I am watching the highest court in the land take a sledgehammer to the last legal protections that gave Black and brown communities any meaningful political power. And I am watching a county get ready to break a promise it made to its own voters so it can build a bigger version of a concrete hallway that smells like urine.

Maybe the abolitionist argument is right.

Maybe you cannot reform a system that was never designed to do what you’re asking it to do.

Maybe a country that responds to human suffering with the hardness of concrete, needs something more than reform.

Maybe it needs to look at the people whose land this actually is and ask what they knew about taking care of each other and the earth before we paved over all of it.


Because here is what I know about many indigenous cultures. They are not organized around containment. They are organized around care. Many are matriarchal. Centered on balance. On the feminine. On the understanding that a community’s strength comes from how it treats its most vulnerable members not from how efficiently it removes them from sight.

That is the opposite of everything that jail represents.

That is the opposite of our current white straight male Christian colonialist capitalistic hyper individualistic patriarchal society that we currently live.

We need more of that. Not as a romanticized idea but as an actual governing principle. More softness. More nurturing. More care for people and for the earth they live on. More balance between the masculine and the feminine, more tenderness. More willingness to ask what someone needs before deciding where to put them.

The Afro American community and the indigenous community of this county have more in common than we have been allowed to recognize. We have both been on the destructive receiving end of the same system. We have both been contained by the same logic. We have both been told our ways of knowing and caring and organizing were less than.

They were not less than. They were the threat. Because a people who know how to take care of each other don’t need to be managed.

It is time we found each other. It is time we built something together that looks nothing like that jail.


That is what it means to be an abolitionist. Not tearing things down for the sake of destruction. But refusing to keep building the same thing and calling it justice. Refusing to keep pouring concrete on stolen land and calling it public safety. Refusing to keep watching the most vulnerable people in our community get warehoused in a building with no light and no resources and no path toward anything better.

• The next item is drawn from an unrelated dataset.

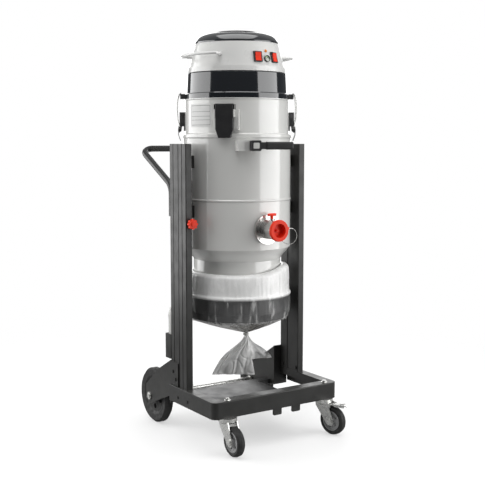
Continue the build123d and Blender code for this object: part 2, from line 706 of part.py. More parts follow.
def cable_gland():
    """Gland for the mains lead at the back of the head."""
    gland = rod_y(14, -212, -199, 0, 1408) + rod_y(10, -222, -212, 0, 1408)
    gland = gland - Cylinder(RING_R, 4000) - rod_y(5, -230, -206, 0, 1408)
    return around(HEAD_TURN + 180, gland)


# ---------------------------------------------------------------- bag unit
def bag_cassette():
    """Ring-shaped pack of folded film round the neck."""
    return turned((NECK_R + 0.5, 566), (208, 566), (208, 640), (196, 646), (NECK_R + 0.5, 650))


def support_ring():
    """Dark ring under the cassette, with an inner ledge."""
    return turned((176, 560), (176, 566), (211, 566), (212.5, 556), (212.5, 500), (204, 470),
                  (200, 471), (208, 502), (208, 560))


def film_cone(radius, z_top, knot_r, z_low):
    """A cone from the ring in to the knot, which stands off the axis."""
    top = Pos(0, 0, z_top) * Circle(radius)
    low = Pos(KNOT[0], KNOT[1], z_low) * Circle(knot_r)
    return loft([top, low])


def bag_film():
    """Film drawn down from the cassette, over the ring and in to the knot."""
    band = turned((NECK_R + 3, 690), (NECK_R + 4, 692), (211, 674), (213.5, 670), (214, 578),
                  (221, 562), (216, 552), (216, 500), (207.5, 466), (206, 466), (214.2, 500.5),
                  (214.2, 552), (214.2, 562), (212, 576), (211.5, 669), (209, 671))
    cone = film_cone(207.5, 466, 8, 393) - film_cone(206, 467, 5, 396)
    return band + cone


def bag_tie():
    """Cable tie round the knot."""
    x, y, z = KNOT
    return disc(11, z - 5, z + 4, x, y) - disc(8.3, z - 20, z + 20, x, y)


def bag_tail():
    """Loose end of the film below the knot, pressed flat."""
    outline = ((30, 378), (45, 378), (96, 332), (146, 284), (106, 262), (72, BAG_LOW_Z + 2),
               (-105, BAG_LOW_Z), (-62, 292), (4, 346))
    face = make_face(Polyline(*[(x, -13, z) for x, z in outline], close=True))
    tail = extrude(face, 26, dir=(0, 1, 0))
    tail = Rot(0, 0, VIEW_TURN) * tail
    x, y, z = KNOT
    return tail + disc(8, z - 16, z + 6, x, y)


# ---------------------------------------------------------------- rear pocket
def rear_pocket():
    """Sheet pocket on the back of the left post."""
    return box(-286, -222, POST_BACK, 92, 308, 408) - box(-284, -224, POST_BACK + 2, 90, 310, 420)


def spare_bags():
    """Folded spare bags standing in the pocket."""
    pouch = box(-281, -228, POST_BACK + 5, 86, 311, 512)
    return fillet(pouch.edges().filter_by(Axis.Z), 10)


# ---------------------------------------------------------------- assembly
for name, side in (("left", -1), ("right", 1)):
    parts[name + "_post"] = post(side)
    parts[name + "_rail"] = side_rail(side)
    parts[name + "_wheel_bracket"] = wheel_bracket(side)
    parts[name + "_rear_wheel"] = rear_wheel(side)
    place = caster_place(side)
    parts[name + "_caster_fork"] = place * caster_fork(side > 0)
    parts[name + "_caster_tyre"] = place * caster_tyre()
    parts[name + "_caster_hub"] = place * caster_hub()
parts["brake_pedal"] = caster_place(1) * brake_pedal()
parts["left_post"] += clamp_washer()

parts["latch_bases"] = group(*[latch_base(angle) for angle in LATCH_ANGLES])
for number, angle in enumerate(LATCH_ANGLES, 1):
    parts[f"latch_lever_{number}"] = latch_lever(angle)
    parts[f"latch_bail_{number}"] = latch_bail(angle)

for number, angle in enumerate((-SWITCH_SPREAD, SWITCH_SPREAD), 1):
    parts[f"rocker_{number}"] = rocker(angle)
parts["switch_bezels"] = group(switch_bezel(-SWITCH_SPREAD), switch_bezel(SWITCH_SPREAD))

parts["inlet"] = group(inlet_flange(), inlet_tube())

for make in (front_rail, bag_tray, rear_axle, push_handle, drum_mounts, caster_tops, drum_body,
             inlet_knob, inlet_plug, tether, clamp_knob, filter_housing,
             filter_cartridge, head_gasket, flap_frame, filter_flap, label_plate, shaker_bracket,
             shaker_lever, head_ring, head_shell, head_cap, head_handles, pilot_lamp, gauge_body,
             gauge_needle, motor_plate, motors, cable_gland, bag_cassette, support_ring, bag_film,
             bag_tie, bag_tail, rear_pocket, spare_bags):
    parts[make.__name__] = make()

os.makedirs("parts", exist_ok=True)
low, high = Vector(1e9, 1e9, 1e9), Vector(-1e9, -1e9, -1e9)
for name, shape in parts.items():
    placed = Pos(-ORIGIN_X, -ORIGIN_Y, 0) * shape
    export_step(placed, f"parts/{name}.step")
    bounds = placed.bounding_box()
    low = Vector(*[min(a, b) for a, b in zip(low, bounds.min)])
    high = Vector(*[max(a, b) for a, b in zip(high, bounds.max)])
print(len(parts), "nodes; box", tuple(low), tuple(high))
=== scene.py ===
from math import atan2, cos, pi, radians, sin

import bpy
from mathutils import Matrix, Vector, noise


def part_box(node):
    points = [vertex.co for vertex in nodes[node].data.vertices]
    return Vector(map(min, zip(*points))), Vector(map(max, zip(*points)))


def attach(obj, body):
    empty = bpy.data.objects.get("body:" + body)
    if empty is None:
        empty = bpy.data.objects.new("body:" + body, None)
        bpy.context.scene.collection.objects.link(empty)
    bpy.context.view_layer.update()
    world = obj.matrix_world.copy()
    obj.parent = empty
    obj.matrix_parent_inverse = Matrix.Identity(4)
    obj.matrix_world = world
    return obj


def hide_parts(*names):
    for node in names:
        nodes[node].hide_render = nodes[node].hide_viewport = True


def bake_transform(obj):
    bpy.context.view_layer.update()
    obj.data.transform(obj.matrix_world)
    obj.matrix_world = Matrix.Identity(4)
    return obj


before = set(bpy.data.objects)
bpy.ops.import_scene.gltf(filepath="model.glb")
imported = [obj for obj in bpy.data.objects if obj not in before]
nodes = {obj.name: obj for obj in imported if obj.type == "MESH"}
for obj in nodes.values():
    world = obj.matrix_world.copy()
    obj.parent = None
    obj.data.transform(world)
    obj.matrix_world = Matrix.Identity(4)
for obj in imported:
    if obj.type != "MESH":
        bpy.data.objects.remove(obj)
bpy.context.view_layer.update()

# Metres, +Z up, in the row frame.  The drum's axis stands DRUM_Y behind the origin.
MM = 0.001
DRUM_Y = 28.22 * MM


# ---------------------------------------------------------------- camera
CAMERA_AT = Vector((-2.026, -3.100, 1.170))
CAMERA_FORWARD = Vector((0.5455, 0.8311, -0.1074))
CAMERA_LENS = 67.8          # mm on a 36 mm sensor


def make_camera():
    """Camera at the front left, a little above the object's middle, looking slightly down."""
    data = bpy.data.cameras.new("camera")
    data.lens = CAMERA_LENS
    data.sensor_width = 36.0
    data.clip_start = 0.05
    data.clip_end = 60.0
    camera = bpy.data.objects.new("camera", data)
    camera.location = CAMERA_AT
    camera.rotation_mode = "QUATERNION"
    camera.rotation_quaternion = CAMERA_FORWARD.to_track_quat("-Z", "Y")
    bpy.context.scene.collection.objects.link(camera)
    bpy.context.scene.camera = camera


make_camera()


# ---------------------------------------------------------------- mesh helpers
def place(piece, body, material):
    """Gives a piece its finish, and lets it ride on a body if one is named."""
    piece.data.materials.clear()
    piece.data.materials.append(material)
    if body:
        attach(piece, body)


def mesh_piece(name, points, faces, smooth=True):
    """A mesh object from points and faces."""
    data = bpy.data.meshes.new(name)
    data.from_pydata([tuple(p) for p in points], [], faces)
    data.validate()
    data.polygons.foreach_set("use_smooth", [smooth] * len(data.polygons))
    data.update()
    piece = bpy.data.objects.new(name, data)
    bpy.context.scene.collection.objects.link(piece)
    return piece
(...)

Being an abolitionist means choosing something different. Out loud. On purpose. Right now.

And we have that chance right now in Whatcom County.

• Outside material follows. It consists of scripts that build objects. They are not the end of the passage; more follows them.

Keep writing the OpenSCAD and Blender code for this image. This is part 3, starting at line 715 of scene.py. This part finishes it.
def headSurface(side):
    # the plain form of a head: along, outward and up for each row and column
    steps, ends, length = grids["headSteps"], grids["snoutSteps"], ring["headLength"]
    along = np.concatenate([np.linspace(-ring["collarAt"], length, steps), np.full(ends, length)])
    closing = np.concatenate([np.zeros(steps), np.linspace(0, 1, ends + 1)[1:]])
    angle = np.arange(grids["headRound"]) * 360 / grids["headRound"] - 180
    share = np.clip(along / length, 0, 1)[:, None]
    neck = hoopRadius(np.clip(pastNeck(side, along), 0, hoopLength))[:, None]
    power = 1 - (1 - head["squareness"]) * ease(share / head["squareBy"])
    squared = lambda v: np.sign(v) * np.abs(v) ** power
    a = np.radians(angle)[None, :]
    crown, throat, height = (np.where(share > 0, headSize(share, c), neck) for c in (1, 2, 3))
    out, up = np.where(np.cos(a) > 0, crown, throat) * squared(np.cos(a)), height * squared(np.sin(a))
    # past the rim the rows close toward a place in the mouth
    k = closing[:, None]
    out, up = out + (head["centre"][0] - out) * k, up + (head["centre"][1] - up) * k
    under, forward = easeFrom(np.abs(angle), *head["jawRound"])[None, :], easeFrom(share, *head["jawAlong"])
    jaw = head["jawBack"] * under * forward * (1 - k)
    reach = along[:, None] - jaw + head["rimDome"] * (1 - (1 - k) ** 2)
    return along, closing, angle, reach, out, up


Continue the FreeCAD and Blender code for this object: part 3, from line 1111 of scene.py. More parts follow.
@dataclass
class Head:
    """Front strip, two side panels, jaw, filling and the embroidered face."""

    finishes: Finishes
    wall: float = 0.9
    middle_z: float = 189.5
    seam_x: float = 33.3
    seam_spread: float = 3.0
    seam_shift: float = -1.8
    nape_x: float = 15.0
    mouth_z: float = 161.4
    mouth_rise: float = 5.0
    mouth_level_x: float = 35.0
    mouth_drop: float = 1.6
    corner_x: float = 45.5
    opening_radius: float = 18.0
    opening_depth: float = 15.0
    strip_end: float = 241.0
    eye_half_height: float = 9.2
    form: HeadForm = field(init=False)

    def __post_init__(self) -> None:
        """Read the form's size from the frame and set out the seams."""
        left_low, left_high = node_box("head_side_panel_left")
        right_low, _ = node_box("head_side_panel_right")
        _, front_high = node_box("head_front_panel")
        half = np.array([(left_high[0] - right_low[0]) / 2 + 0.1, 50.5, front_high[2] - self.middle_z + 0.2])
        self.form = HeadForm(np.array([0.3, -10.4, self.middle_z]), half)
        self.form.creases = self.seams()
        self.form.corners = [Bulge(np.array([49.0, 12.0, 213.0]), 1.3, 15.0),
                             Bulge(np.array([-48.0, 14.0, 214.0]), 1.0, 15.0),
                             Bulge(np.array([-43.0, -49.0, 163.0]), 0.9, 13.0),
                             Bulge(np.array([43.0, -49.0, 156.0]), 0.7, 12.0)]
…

Voters were promised something in 2023. Services first. Care first. People first. Half the tax revenue going toward behavioral health and diversion and the kind of support that keeps people out of cages in the first place. That promise is still on the table. The vote has not happened yet.

We can hold them to it.

We can show up and make enough noise that breaking that promise costs more than keeping it. We can be the community that said enough with the cages. Enough with the concrete. Enough with the hard cold logic of a system that was never designed to heal anyone.

We can be the ones who choose softness, who choose care, who choose to fund the things that actually address why people end up in that building in the first place.

We can choose to be abolitionists.

Not someday.

Now.


CTS Whatcom has a petition, Fund Services First. Sign it. Pass it along. Make some noise. Hold them to what they promised.

https://actionnetwork.org/petitions/fund-services-first

Because if we let them break this promise, we are not just losing a budget fight, we are choosing what we believe people deserve.

And I already know what that choice looks like when it gets made without accountability.

I stood inside it…..and It smelled like urine.